Torna sul palcoscenico la fiabesca commedia di Shakespeare che, ancora una volta, con la regia di Riccardo Cavallo, incanta il pubblico

[rating=5] E’ calda e avvolgente questa commedia shakespeariana, proprio come la notte in cui è andata in scena la prima, la notte di S. Lorenzo.  “Amami o odiami, entrambi sono a mio favore. Se mi ami, sarò sempre nel tuo cuore, se mi odi, sarò sempre nella tua mente.” L’Amore, in tutte le sue accezioni, filiale, passionale, platonico è ancora una volta il protagonista, stavolta in un’atmosfera fiabesca, sospesa, consapevolmente, tra sogno e realtà.

Seppur sia ormai una tradizione la rappresentazione di quest’opera al Globe, non ci stanchiamo mai di rivederla e di apprezzare la semplicità e la maestria con cui Riccardo Cavallo e tutti gli interpreti intrecciano riso e sorriso amaro, fantasia e razionalità.

Sogno di una notte di mezza estate è una delle prime commedie scritte da Shakespeare, una delle più popolari e delle più difficili da comprendere. Non è facile spostarsi senza forzature dal mondo di Teseo, duca di Atene, e Ippolita, regina delle Amazzoni, che stanno per celebrare il loro matrimonio, a quello rappresentato dal bosco incantato le cui redini sono in mano ad Oberon e – in seconda battuta – a Titania. Non è banale trasporre il concetto, all’epoca attuale, della supremazia degli dei, dell’irrazionale, sul mondo terreno. Non è scontato recitare in maniera impeccabile in versi e muoversi agevolmente sul palco, simulando uno scontro fisico, come quello della scena in cui Lisandro e Demetrio, per effetto dell’incantesimo, sono entrambi perdutamente innamorati di Elena e si azzuffano.

E vediamo la povera Ermia, ormai rifiutata dal suo amato Lisandro, trasportare tutta sola un trolley quasi moderno nel mezzo del bosco. E’ bastato un po’ di succo di fiore per mutare i sentimenti dei due giovani proprio perché, come spesso ci ripropone Shakespeare nei suoi versi, l’animo umano è facilmente corruttibile. Da donna contesa tra due bei ragazzi, Ermia diviene nel giro di una notte, una ragazza sola, perduta e non voluta più da nessuno. Persino contro suo padre si era messa per amore di Lisandro. La sorte si ribalta in un batter d’occhio. Elena, dapprima rifiutata anche in malo modo da Demetrio, si ritrova improvvisamente tra quest’ultimo e Lisandro, entrambi rapiti dal suo fascino e si sente derisa, presa in giro, pensa sia la stessa Ermia a prendersi gioco di lei e da amiche diventano acerrime nemiche.

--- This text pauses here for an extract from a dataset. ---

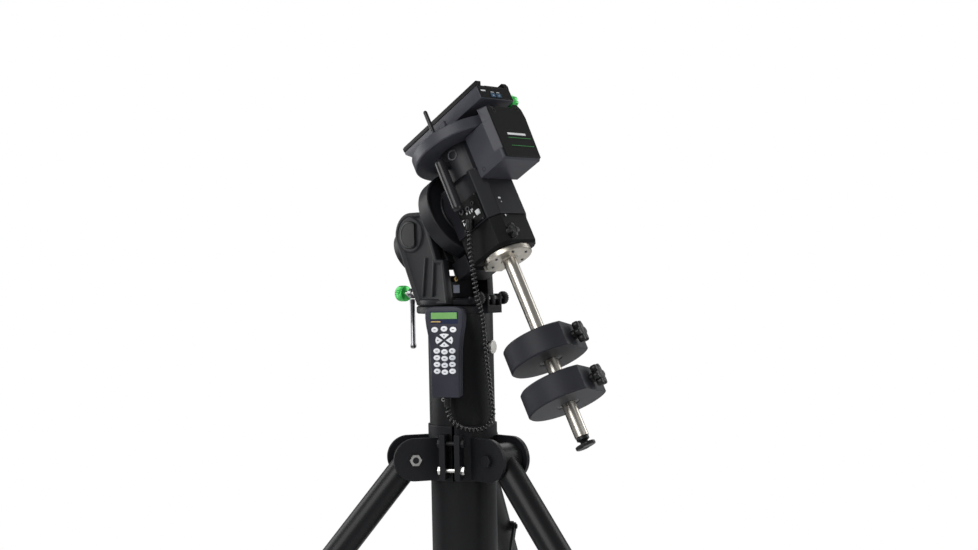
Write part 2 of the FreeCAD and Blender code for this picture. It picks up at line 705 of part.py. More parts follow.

E tutto questo intrigo altro non è che il frutto di un capriccio di Oberon e di un errore del suo folletto Puck, tipica figura shakespeariana. I fili sono manovrati da loro due che hanno deciso i destini dei quattro giovani e, forse, si divertono anche un po’ a vederli così “fuori di sé”.

A spezzare questa malinconica atmosfera, gli artigiani ateniesi che devono mettere in scena una tragedia per le nozze di Ippolita e Teseo. Si esprimono in dialetto, sono buffi, spontanei e improvvisano una comicità che ci riporta al quotidiano e ci allontana dalla fiaba dell’amore nel bosco.

Poi si risvegliano tutti dal “sonno della mente” e le cose si risistemano, a lieto fine e qualcuno dall’alto ci ricorda che: “Siamo fatti della stessa sostanza di cui sono fatti i sogni, e la nostra vita è circondata dal sonno”.

Molto semplice ma espressiva la scenografia, così come i costumi, originali e senza tempo, cioè è difficile capire in quale epoca storica siamo. E’ tutto sospeso ed onirico, come l’anima della commedia.

Ottima la resa del metateatro, così come la recitazione, la scioltezza nella parola, nella gestualità e nei movimenti.